In incident management, a CMDB can help identify the changes that led to an incident and get to faster resolution. Incident records can be associated with their relevant CIs, helping teams track incidents over time alongside the assets they impact.
In problem management, a CMDB can help with root cause analysis, getting teams to the heart of a problem quicker. It can also support proactive problem management by helping teams identify assets that need upgrading to reduce service costs and unplanned downtime.
At the end of the day, a CMDB should reduce complexity, prevent errors, increase security, and help ITSM practices like change and incident management run smoothly.
The challenges of CMDBs
Industry statistics tell us that only 25% of organizations get meaningful value from their CMDB investments. And such a high failure rate has left the technology with a rather problematic reputation.
The good news is that the reasons for failure are preventable and tend to fall into six predictable categories:
Culture
As with anything in an organization, culture and team commitment is one of the most important factors in whether new technology and processes are successful. In a recent study by the Harvard Business Review, 93% of executives said the greatest challenge in data-driven digital transformation is people and process. That holds true for CMDB projects.
Relevancy
CMDBs are often called the “single source of truth,” which can sometimes lead to organizations trying to shoehorn all their data into one without thinking through the use cases that are relevant to their needs.
As with any data repository, a CMDB should contain focused, useful data that supports internal processes like change management. Make sure your CMDB has a clearly defined value objective, owner, and a way to update data to reflect all changes.
Centralization
When we say a CMDB is a centralized place to view asset data, that does not mean that all asset data has to live solely in the CMDB. This common misconception can turn into a lot of work for teams as they try to move all their data into this “single source of truth.” The real best practice here is to federate data from other tools so that the most appropriate tool is used to support each use case.
For example, it often makes more sense to keep financial data in an IT financial management (ITFM) tool and software license information with a software asset management (SAM) tool. The data can be imported and mirrored in your CMDB, even without that being its primary storage space.
Accuracy
Many organizations struggle to develop and maintain an accurate CMDB. The most common issues are discovery tools running too infrequently, an absence of automation rules, or a reliance on manual inputs. The typical answer to these challenges is event-driven discovery that augments traditional, bottom-up discovery.

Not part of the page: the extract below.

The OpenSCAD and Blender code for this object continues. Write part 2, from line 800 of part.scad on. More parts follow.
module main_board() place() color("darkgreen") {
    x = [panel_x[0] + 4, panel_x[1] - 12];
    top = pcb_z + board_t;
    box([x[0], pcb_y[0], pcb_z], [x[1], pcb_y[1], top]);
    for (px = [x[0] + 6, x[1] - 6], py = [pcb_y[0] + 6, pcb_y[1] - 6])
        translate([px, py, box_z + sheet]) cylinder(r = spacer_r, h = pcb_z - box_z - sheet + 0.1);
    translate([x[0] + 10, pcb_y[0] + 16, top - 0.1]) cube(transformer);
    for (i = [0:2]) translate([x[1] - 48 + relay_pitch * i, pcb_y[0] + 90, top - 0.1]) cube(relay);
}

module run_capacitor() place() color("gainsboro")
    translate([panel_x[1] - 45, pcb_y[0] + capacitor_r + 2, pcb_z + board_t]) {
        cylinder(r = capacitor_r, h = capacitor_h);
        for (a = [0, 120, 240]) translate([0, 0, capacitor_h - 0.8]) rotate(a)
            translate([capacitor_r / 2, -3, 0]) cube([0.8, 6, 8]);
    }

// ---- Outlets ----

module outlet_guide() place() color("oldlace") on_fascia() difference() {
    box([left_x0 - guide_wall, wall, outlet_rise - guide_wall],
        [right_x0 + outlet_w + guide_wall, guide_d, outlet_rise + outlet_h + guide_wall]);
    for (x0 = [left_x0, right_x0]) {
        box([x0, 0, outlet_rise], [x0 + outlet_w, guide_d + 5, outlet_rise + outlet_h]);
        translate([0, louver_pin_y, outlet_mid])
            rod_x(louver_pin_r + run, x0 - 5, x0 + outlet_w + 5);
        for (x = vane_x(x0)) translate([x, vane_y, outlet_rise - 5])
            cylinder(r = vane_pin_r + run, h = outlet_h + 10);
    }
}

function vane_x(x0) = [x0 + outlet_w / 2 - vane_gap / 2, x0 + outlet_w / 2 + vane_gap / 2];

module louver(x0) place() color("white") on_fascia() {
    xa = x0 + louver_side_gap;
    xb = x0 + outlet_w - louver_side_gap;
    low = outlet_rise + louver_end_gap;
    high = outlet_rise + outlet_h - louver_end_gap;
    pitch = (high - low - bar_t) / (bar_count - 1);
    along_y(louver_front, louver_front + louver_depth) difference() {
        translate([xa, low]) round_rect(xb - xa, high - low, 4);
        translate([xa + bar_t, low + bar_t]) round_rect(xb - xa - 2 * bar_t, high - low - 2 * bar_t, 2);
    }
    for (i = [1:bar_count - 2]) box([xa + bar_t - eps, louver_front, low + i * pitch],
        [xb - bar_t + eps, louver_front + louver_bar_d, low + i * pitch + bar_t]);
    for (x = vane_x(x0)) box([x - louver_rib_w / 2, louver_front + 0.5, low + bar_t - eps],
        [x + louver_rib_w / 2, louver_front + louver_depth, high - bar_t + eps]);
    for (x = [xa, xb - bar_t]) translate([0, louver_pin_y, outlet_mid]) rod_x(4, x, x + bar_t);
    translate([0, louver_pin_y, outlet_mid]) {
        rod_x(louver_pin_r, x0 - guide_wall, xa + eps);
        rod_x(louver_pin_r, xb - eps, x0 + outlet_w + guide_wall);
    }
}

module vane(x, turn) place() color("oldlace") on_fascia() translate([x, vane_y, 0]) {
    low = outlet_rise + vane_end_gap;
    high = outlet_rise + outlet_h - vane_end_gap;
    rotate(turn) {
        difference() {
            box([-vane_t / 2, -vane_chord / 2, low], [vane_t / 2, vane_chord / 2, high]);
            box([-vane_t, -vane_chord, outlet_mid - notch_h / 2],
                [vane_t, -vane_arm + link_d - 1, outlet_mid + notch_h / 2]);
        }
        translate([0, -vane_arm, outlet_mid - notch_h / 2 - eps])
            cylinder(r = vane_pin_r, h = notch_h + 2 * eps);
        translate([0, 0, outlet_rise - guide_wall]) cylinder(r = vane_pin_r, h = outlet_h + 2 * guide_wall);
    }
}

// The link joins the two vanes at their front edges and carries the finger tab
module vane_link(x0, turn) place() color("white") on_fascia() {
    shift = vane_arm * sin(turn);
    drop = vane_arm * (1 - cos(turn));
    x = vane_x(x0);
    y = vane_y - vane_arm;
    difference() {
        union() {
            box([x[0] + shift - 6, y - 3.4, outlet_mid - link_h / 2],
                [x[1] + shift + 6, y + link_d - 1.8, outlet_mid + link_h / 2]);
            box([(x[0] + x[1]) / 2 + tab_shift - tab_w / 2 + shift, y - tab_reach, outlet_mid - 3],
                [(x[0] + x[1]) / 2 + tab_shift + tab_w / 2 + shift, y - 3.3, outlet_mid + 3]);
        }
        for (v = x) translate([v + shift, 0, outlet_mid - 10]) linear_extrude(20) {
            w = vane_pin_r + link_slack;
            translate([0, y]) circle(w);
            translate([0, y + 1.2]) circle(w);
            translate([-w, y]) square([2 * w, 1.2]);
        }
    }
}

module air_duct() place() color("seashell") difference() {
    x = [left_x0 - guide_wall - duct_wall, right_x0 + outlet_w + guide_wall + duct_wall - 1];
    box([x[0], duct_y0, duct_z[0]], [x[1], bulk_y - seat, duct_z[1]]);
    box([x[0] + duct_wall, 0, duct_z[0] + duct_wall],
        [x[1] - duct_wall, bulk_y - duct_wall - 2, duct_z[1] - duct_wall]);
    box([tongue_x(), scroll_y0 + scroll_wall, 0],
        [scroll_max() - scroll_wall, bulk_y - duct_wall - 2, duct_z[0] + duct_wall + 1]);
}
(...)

For those unfamiliar with those terms, bottom-up discovery is when assets are mapped starting with infrastructure and branching out into customer-facing CIs. Event-driven discovery is when something happens—an event within a system, a problem, etc.—that causes systems to talk to each other. Then, based on that event, the system maps the related CIs and their connections.
Now, not every CI is discoverable. For example, your team may want to map monitors in your CMDB. Because the monitors aren’t discoverable by an automated system, they’d need to be manually input through a spreadsheet (or similar method).

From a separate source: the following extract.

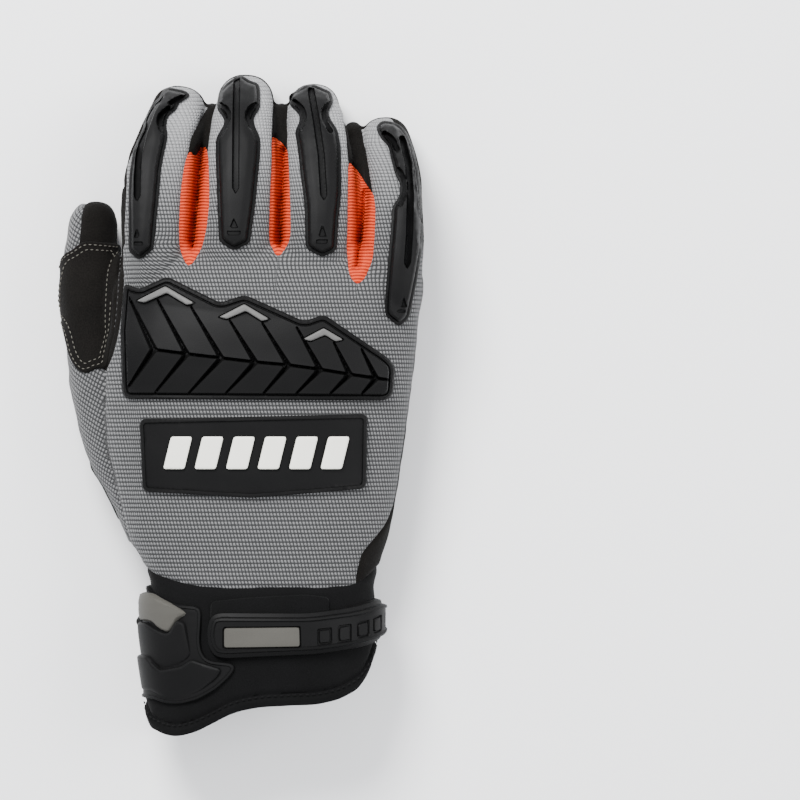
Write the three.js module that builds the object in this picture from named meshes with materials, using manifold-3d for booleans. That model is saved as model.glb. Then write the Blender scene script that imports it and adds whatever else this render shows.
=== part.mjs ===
// Mechanic glove, right hand, lying palm down. Millimetres.
// +Z is the back of the hand, +Y the fingertips, +X the little finger, -X the thumb.
// The origin is under the middle of the glove, on the surface that it lies on.
import * as THREE from "three";
import { mergeVertices } from "three/addons/utils/BufferGeometryUtils.js";
import Module from "manifold-3d";

const wasm = await Module();
wasm.setup();

// Hand
const PALM_WIDTH = 118;
const PALM_LENGTH = 122;
const PALM_DEPTH = 50;
const KNUCKLE_HEIGHT = 32;
const FINGER_DEPTH = 28;
const TIP_CAP = 10;
const TIP_FLATTENING = 0.6;
const INDEX_LENGTH = 67;
const INDEX_WIDTH = 28;
const MIDDLE_LENGTH = 70.5;
const MIDDLE_WIDTH = 31.5;
const RING_LENGTH = 71;
const RING_WIDTH = 29;
const LITTLE_LENGTH = 62.5;
const LITTLE_WIDTH = 24.5;
const GUSSET_WRAP = 7;
const MIDDLE_GUSSET_WRAP = 4.8;
const THUMB_LENGTH = 110;
const THUMB_WIDTH = 23;
const THUMB_DEPTH = 23;

// Cuff
const CUFF_WIDTH = 88;
const CUFF_LENGTH = 50;
const CUFF_DEPTH = 45;
const HEM_WIDTH = 4.5;
const HEM_RISE = 0.6;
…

The key to accuracy is harnessing the power of both bottom-up discovery and event-driven discovery to get the clearest picture of your assets and their connections.
Process
There is a perception in some organizations that CMDBs are for modeling legacy infrastructure and software, rather than the new stack of cloud and software-defined infrastructure and the modern workflows hosted on them.

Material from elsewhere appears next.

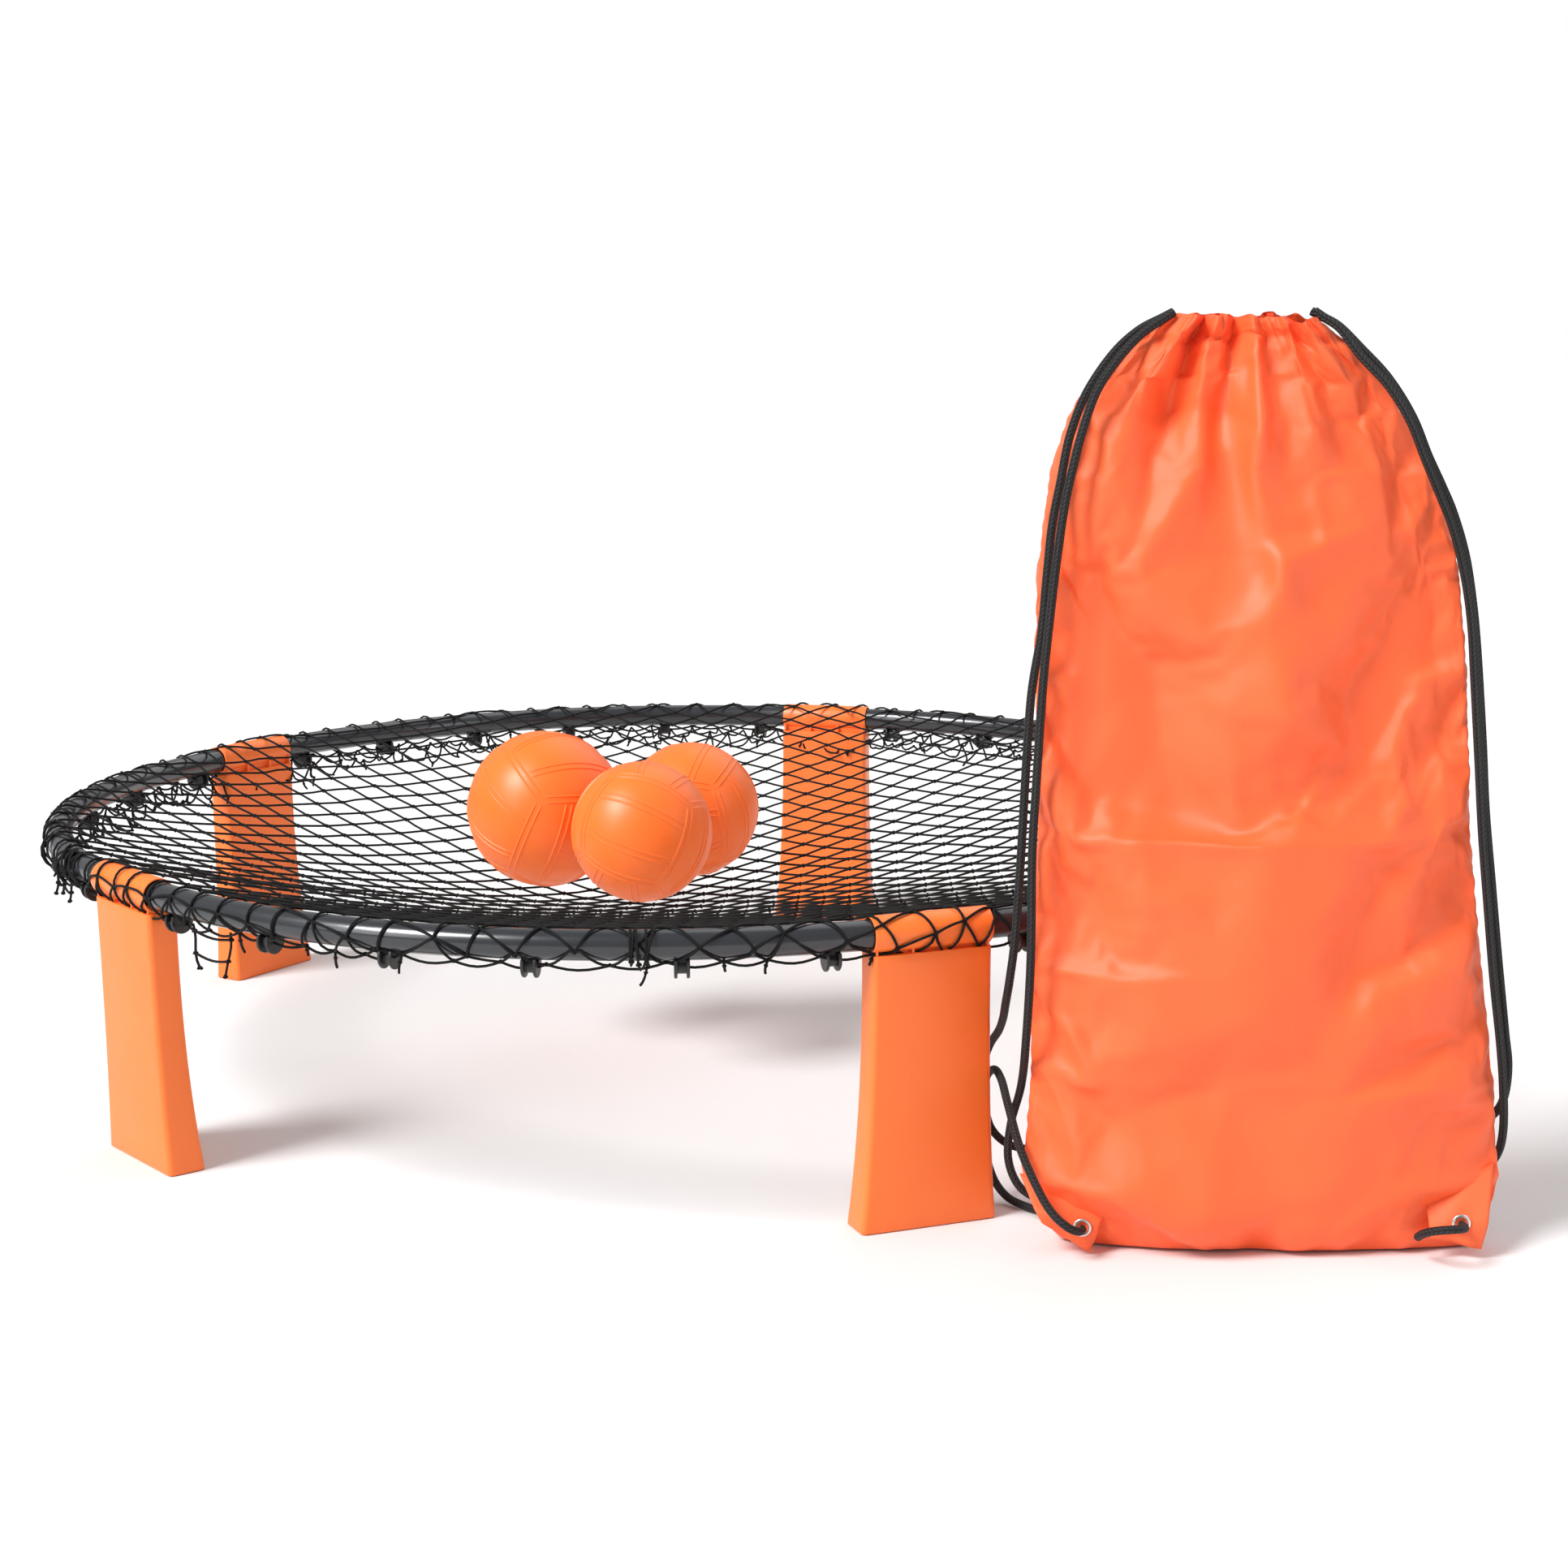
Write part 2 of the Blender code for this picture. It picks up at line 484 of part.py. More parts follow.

The truth here is that we shouldn’t let the debate about semantics keep us from exploring the genuine value of tracking our CIs—legacy and modern—in a tool that gives us a bird’s eye view of our technical ecosystems.
Tools
Choosing the right tool is paramount if you want to avoid the unhappy failure statistics above. Some CMDB tools amount to little more than asset repositories—data structures fixed on legacy physical infrastructure and discovery tools that react slowly to any changes. To succeed with a CMDB, you need one that accounts for new types of assets and is capable of quick change.
Choosing what to manage in your CMDB
There is no one-size-fits-all answer to which CIs you should manage within your CMDB. Each organization’s use cases and goals should determine the level of breadth and depth that makes sense for their CMDB set-up. In general, it makes sense to start high-level and get the services right and then only go wider or deeper where needed to meet your organizational goals.
That said, CIs can be broadly grouped as technical or non-technical entities.
Technical entities include business services, technical services, applications, software, databases, containers, virtual machines, operating systems, hardware, networks, ports, etc.
Non-technical entities can also be modeled in your CMDB if you need to represent them as either dependent or impacted by other assets in your IT service mapping. Non-technical entities may include users, customers, organizations, locations, service agreements, documents, etc.
Lastly, cloud services should be taken into consideration in the design of a CMDB model. Both SaaS offerings (e.g. Google apps, Dropbox, Salesforce, etc.) and IaaS offerings (e.g. DigitalOcean, Linode, Rackspace, Amazon Web Services, etc.) can be represented as CIs as needed.
Unlike legacy CMDB’s, Insight for Jira Service Management offers a flexible and open data structure so you can manage all your resources.
CMDB Software
Software solutions for CMDB come in many shapes and sizes. Whatever software you choose, look for the following features to make sure you are set up for success.
- Scanning - CMDB tools run scans that pick up network assets. Great tools enable you to create your own scanning patterns to find more niche assets and run scans on a set schedule to keep everything up to date. When doing CMDB in Jira Service Management, you can even trigger email notifications based on detected changes.
- Visualization - If you’re in IT you’re probably great at understanding databases. You’re also hopefully a human and humans do even better when information is visualized. CMDB software helps visualize what’s stored in your CMDB so that it’s easy to interpret what you’re managing.
- Relationship mapping - An essential component of CMDB software is showing the relationship between CIs. This is known as a service map.
- Metrics and Analytics - Learn from your current configurations and make optimizations for the future with up-to-date metrics and analytics.